Illustration is about providing a service for a client, Lipelt said. “The client has the right to say, ‘change this, change that,’ and you’ve got to be able to do that without getting your ego involved. Commercial artists spend so many years pleasing people that they don’t know what they like. And they lose themselves.”

Lipelt cautions fine artists to paint for themselves, rather than for the market:

We all have a ‘phantom audience’ on our shoulder, but our job is to do the kind of painting we would do if we would never have another show, and if nobody would ever see our work. We would do more authentic work, and it would be ours. We wouldn’t be trying to please some phantom audience, some client, some relative, some teacher—we have these ghosts that work through us, and we’re not painting for us. We don’t know it, but part of the process is to become aware that this is happening and to shut it off. 

As for Greg Lipelt and his own future?

My goal is to attain what Jung called ‘individuation’ and to be free of those contaminating influences that have been with me all of my life—that are with all artists all of their lives.
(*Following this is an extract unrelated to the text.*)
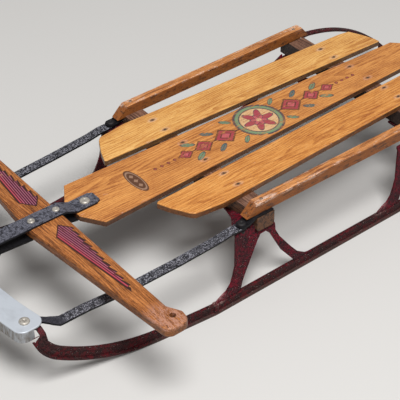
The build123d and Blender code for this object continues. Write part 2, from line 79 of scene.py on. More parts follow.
Colour = tuple[float, float, float]
Place = tuple[float, float, float]
Span = tuple[float, float]
Mark = tuple[float, float, float]
Profile = Sequence[Span]


def shade(red: float, green: float, blue: float) -> Colour:
    """Turns a colour as a screen shows it, 0 to 255, into the linear one a shader takes.

    Args:
        red: Red from 0 to 255.
        green: Green from 0 to 255.
        blue: Blue from 0 to 255.

    Returns:
        The linear colour.
    """
    parts = [level / 255 for level in (red, green, blue)]
    linear = [p / 12.92 if p <= 0.04045 else ((p + 0.055) / 1.055) ** 2.4 for p in parts]
    return linear[0], linear[1], linear[2]


# ------------------------------------------------------------------ shader maths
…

The degree of our liberty in attaining that freedom should be the goal, meaning: the marketplace will not dictate what I paint. I’m not going to be pleasing the client.

A while back, I found a dead moth in my car, and I painted it. That’s the difference between the way I used to paint and the way I paint today. I wouldn’t have done that in the days when I was more conscious of selling, making money, pleasing the client. Now I paint for me.

Of course, we’d all like subsidy for what we do, but artists are so concerned about getting acceptance that they overlook self-acceptance. And they end up using somebody else’s esthetic software. You have got to be true to yourself. I’ve know artists who have gone through their entire lives trying to please somebody else and they never even knew it.

I am not going to be Rembrandt, but that’s OK because I get to be me. My story is a moth I found in my car. There it is.